= Great Prophet III =

2008 Iranian missile tests and war games

Great Prophet III (Payambar-e Azam 3; پیامبر اعظم 3) was an Iranian missile test and war games exercise, conducted by Iran's Islamic Revolutionary Guards. It began in the early morning of 9 July 2008, when Iran claimed nine missiles were simultaneously test-fired, including a long-range Shahab-3. Further tests, which one report claimed included another Shahab-3 launch, were conducted on 10 July. The exercise was reported to be a response to Israeli and American military exercises which the Iranian government believed to be related to a proposed attack on facilities related to Iran's nuclear programmes.

The commander of the Iran's Revolutionary Guards' air force, Hossein Salami, said that the test proved that "our missiles are ready for shooting at any place and any time, quickly and with accuracy". However, Iranian Minister for Defence Mostafa Mohammad-Najjar insisted that the missiles are "only intended for those who dare attack Iran". After the test, prices of oil and gold, already at or near all time highs, increased worldwide. Oil hit a new record (over $147 per barrel) on Friday, 11 July 2008, continuing a weekly string of records.

==Disputes==

===Photograph===
Several sources have alleged that one of the photos of the actual launch was doctored by the Sepah News website, which is affiliated with the Iranian Revolutionary Guards. The photo was originally published by Agence France-Presse's news wire attributing it to Sepah News, and was later determined to be digitally altered. The altered photo showed a fourth Zelzal missile being launched that was digitally cloned over the top of a failed missile. Michele McNally of The New York Times said the alterations were done "rather sloppily in some places" and James Brown, a journalism professor from Indiana University, described the alterations as "amateurish". Agence France-Presse issued a correction to its wire release on 10 July warning that the photo was "apparently digitally altered."

===Types of missile===
On 12 July 2008, The New York Times claimed that numerous deceptions in the weapon test had occurred, including doctored photos and videos that showed multiple different angles of the same launches to make the launches appear more numerous. Experts who analysed the Shahab-3 launch alleged that the shorter ranged Shahab-3A was used instead of the Shahab-3B, as claimed by the Iranians. The Associated Press also claimed that no new capabilities had been demonstrated and that the Shahab-3 tested was not different in size from those tested in 1998. US officials also claimed that the video released looked "remarkably similar to previous tests."

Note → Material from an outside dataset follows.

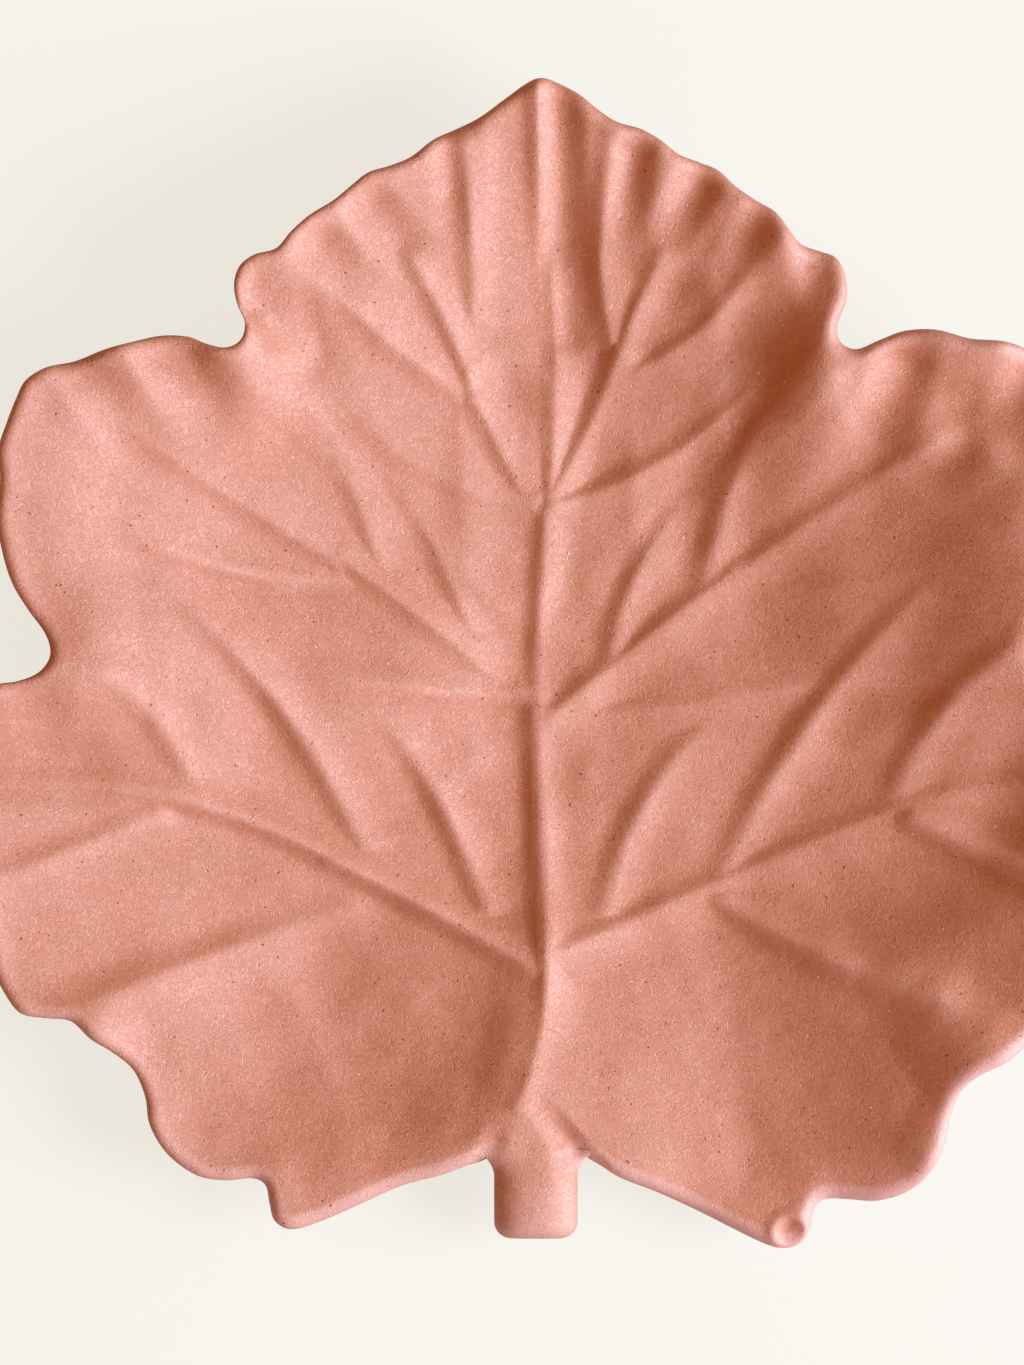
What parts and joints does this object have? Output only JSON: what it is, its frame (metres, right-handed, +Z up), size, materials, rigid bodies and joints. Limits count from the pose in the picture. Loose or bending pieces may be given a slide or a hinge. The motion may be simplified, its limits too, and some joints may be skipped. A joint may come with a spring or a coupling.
{
  "type": "leaf shaped plate",
  "caption": "Shallow clay plate in the shape of a lobed leaf, with raised veins, a ruffled rounded rim, a short stem as handle and a foot ring underneath.",
  "frame": {"origin": "middle of the plate's outline, on the surface that the foot ring stands on", "axes": "+Z up out of the dish, +Y from the stem to the tip of the top lobe, +X to the right seen from above"},
  "size_m": [0.248, 0.235, 0.0356],
  "materials": {
    "clay": "matte"
  },
  "bodies": {
    "root": {"leaf_dish": "clay", "stem": "clay", "foot_ring": "clay"}
  },
  "joints": []
}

The Chicago Tribune reported that Charles Vick, an analyst with GlobalSecurity.org, has claimed that the second Shahab-3 fired was actually a short range Scud-C missile. He also claimed the tests as, "basically a demonstration of all the weapon systems they bought from Russia, China or North Korea over the last decade."

==International reaction==
- CHN – A spokesman for China's foreign ministry expressed "concern about these developments", and a "hope that measures taken by all sides will be to the benefit of regional peace and stability".
- France – A spokesman for the French foreign ministry stated that "these missile tests can only reinforce the concerns of the international community at a time when Iran is separately developing a nuclear programme".
- GER – A spokesman for the German government described the tests as "a bad-will gesture", and "regrettable".
- ISR – A spokesman for the Israeli Prime Minister stated that "Israel has no desire for conflict or hostilities with Iran, but the Iranian nuclear programme and the Iranian ballistic missile programme must be of grave concern to the entire international community". Israel's housing minister stated in parliament that "Israel should prepare itself to do what is needed to do".
- JPN – The Japanese Cabinet Secretary called for "self-restraint on this kind of action, which only puts regional peace and stability at a disadvantage". He also referred to the G8 summit which was being held in Japan at the time, asking "what kind of international sense they have in launching purposely on the last day of the summit".
- RUS – Russian deputy foreign minister Sergei Kisliak called for diplomatic talks to be held in light of the tests, saying that "the signal that we have received in essence is that Iran is ready for negotiations".
- – The British government stated that the test was "unwelcome", and that it "underlines the need for Iran to comply with its international obligations on the nuclear issue".

- USA – White House spokesman Gordon Johndroe stated that "The Iranian regime only furthers the isolation of the Iranian people from the international community when it engages in this sort of activity", and US Secretary of State Condoleezza Rice claimed that the test showed "evidence that the missile threat is not an imaginary one". She also stated that it justified American plans to install missile defence systems in Eastern Europe, as did Republican presidential candidate John McCain. Democratic candidate Barack Obama described the Iranian missile programme as a "great threat".